Because of the pandemic, TIR has had to adjust strategies and procedures; after winning the right, with help from the ACLU So Cal affiliate, in 2019 to table at high school events in Santa Maria – we are now faced with school closures. So instead, we have been conducting meetings, events and presentations remotely, utilizing services like Zoom. In fall of 2020, we met with the SMJUHSD and the new Superintendent in Santa Maria to establish a working relationship and so progress in our goals.

Throughout the pandemic, Truth in Recruitment has given online presentations to students and local community groups. The focus has been on the stakes of military careers and our campaign to regulate recruiters’ access to students. On social media, we have regularly posted about military recruiting tactics – in order to give students a more balanced view of what life in the military can mean and to recognize that they can choose nonmilitary career options. The presence of military recruiters on high schools does not serve an educational purpose. Our goal is to build student and family awareness so they can make educated choices about their future.

 

Kate Connell is the director of Truth in Recruitment and the parent of two students who attended Santa Barbara schools. She is a member of the Religious Society of Friends, Quakers.
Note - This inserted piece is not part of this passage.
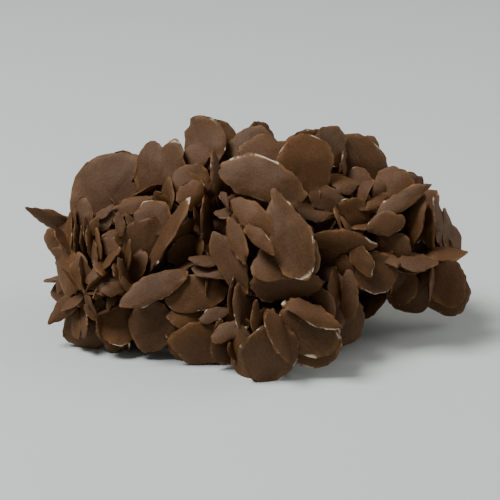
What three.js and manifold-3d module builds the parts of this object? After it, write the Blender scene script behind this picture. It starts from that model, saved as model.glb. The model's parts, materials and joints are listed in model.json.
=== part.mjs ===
// Gypsum sand rose: one intergrown cluster of lens-shaped crystals, about 200 mm long.
//
// The cluster is described crystal by crystal in a frame that leans back from the table, because
// that is how its best side is shown: r runs right, u up the face of the cluster, o out of it.
// FACE_LEAN turns that frame upright, and GROUND puts the table at z = 0.
import * as THREE from 'three';
import { mergeVertices } from 'three/addons/utils/BufferGeometryUtils.js';
import Module from 'manifold-3d';

// --- driving dimensions, in millimetres and degrees ---
const FACE_LEAN = 68;          // the crystal frame is turned back by this much about the x axis
const GROUND = 40.6;           // height of the crystal frame's origin above the table
const DRAW_IN = 1 / 800;       // the cluster draws in towards its front by this share per mm
const THICK_BASE = 1.2;        // thickness in the middle of the smallest crystal
const THICK_GAIN = 0.11;       // thickness gained for each mm of half length plus half width
const LARGE = 9;               // crystals with a longer half length than this count as large
const RIM_STEPS = [6, 8];      // straight edges round a small crystal and round a large one
const WORN = 0.05;             // unevenness of a crystal's outline, as a share of its radius
const SMALLEST = 7.6;           // crystals with a shorter half length than this are left out
const ROOT_INTO = 0.75;        // roots end this share of the way out from a swelling's middle
const ROOT_WIDTH = 0.35;       // half width of a root, as a share of its crystal's half length
const ROOT_STEPS = 4;          // a root is a plain diamond
const SHORTEST_ROOT = 9;       // a crystal nearer than this to the heart needs no root
const FINEST = 0.2;            // corners closer than this to the surface round them are dropped
const FOOT_CUT = 0;            // the tips that touch the table are worn flat at this height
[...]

Along with parents, students, veterans, and other community members, she successfully led the effort to implement a policy regulating recruiters in the Santa Barbara Unified School District.

Fred Nadis is an author and editor based in Santa Barbara, who volunteers as a grant writer for Truth in Recruitment.

Truth in Recruitment (TIR) is a project of the Santa Barbara Friends (Quaker) Meeting, a 501(c)3 nonprofit. TIR’s goal is to educate students, families, and school districts about alternatives to military careers, inform families of their children’s privacy rights, and advocate for policies regulating recruiter presence on campuses.